Common mistakes to avoid
- Assuming the dealer busting later saves a busted player hand
- Forgetting an ace can switch from 11 to 1
- Treating every 21 as a natural blackjack
- Ignoring that split hands bust independently
- Standing automatically just because a hit might bust
A final practical point: busts happen often in blackjack, and short streaks can feel frustrating. If you play for real money, set limits and avoid chasing losses after repeated busted hands.
FAQ
What is a bust in blackjack?
A bust in blackjack means a player or dealer hand has gone over 21. If a player busts, that hand usually loses immediately. If the dealer busts, all remaining non-busted player hands usually win.

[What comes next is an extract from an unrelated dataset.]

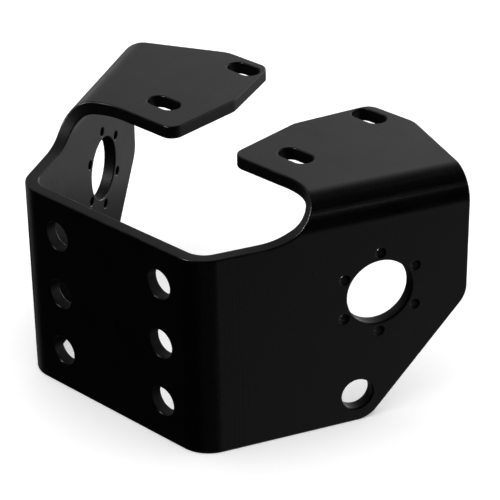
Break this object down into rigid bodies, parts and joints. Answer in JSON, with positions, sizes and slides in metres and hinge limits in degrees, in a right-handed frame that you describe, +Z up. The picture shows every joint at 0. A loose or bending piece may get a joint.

Does the dealer still play after I bust?
Your hand is dead as soon as you bust. The dealer will usually continue playing only for the remaining live player hands. If every player has already busted, some house procedures may end the round without further dealer action.
Can you bust with an ace in blackjack?
Yes, but an ace can often prevent a bust because it may count as 1 instead of 11. A hand only busts if the total is still above 21 after all ace adjustments are made.
Is 21 the same as blackjack?
No. Blackjack usually means a natural 21 on the first two cards, such as an ace and a king. A three-card or four-card 21 is still strong, but it is not the same as a natural blackjack.
Who wins if both the player and dealer bust?
The player still loses. In standard blackjack, a player bust ends that hand immediately, so a later dealer bust does not create a push or a refund.
Final Takeaway
A blackjack bust is simple in definition—any hand over 21—but it drives some of the game’s most important rules and decisions. If you understand when a hand is truly busted, how aces can save it, and why a player bust loses immediately even if the dealer later breaks, you will read blackjack more accurately and make better decisions at the table.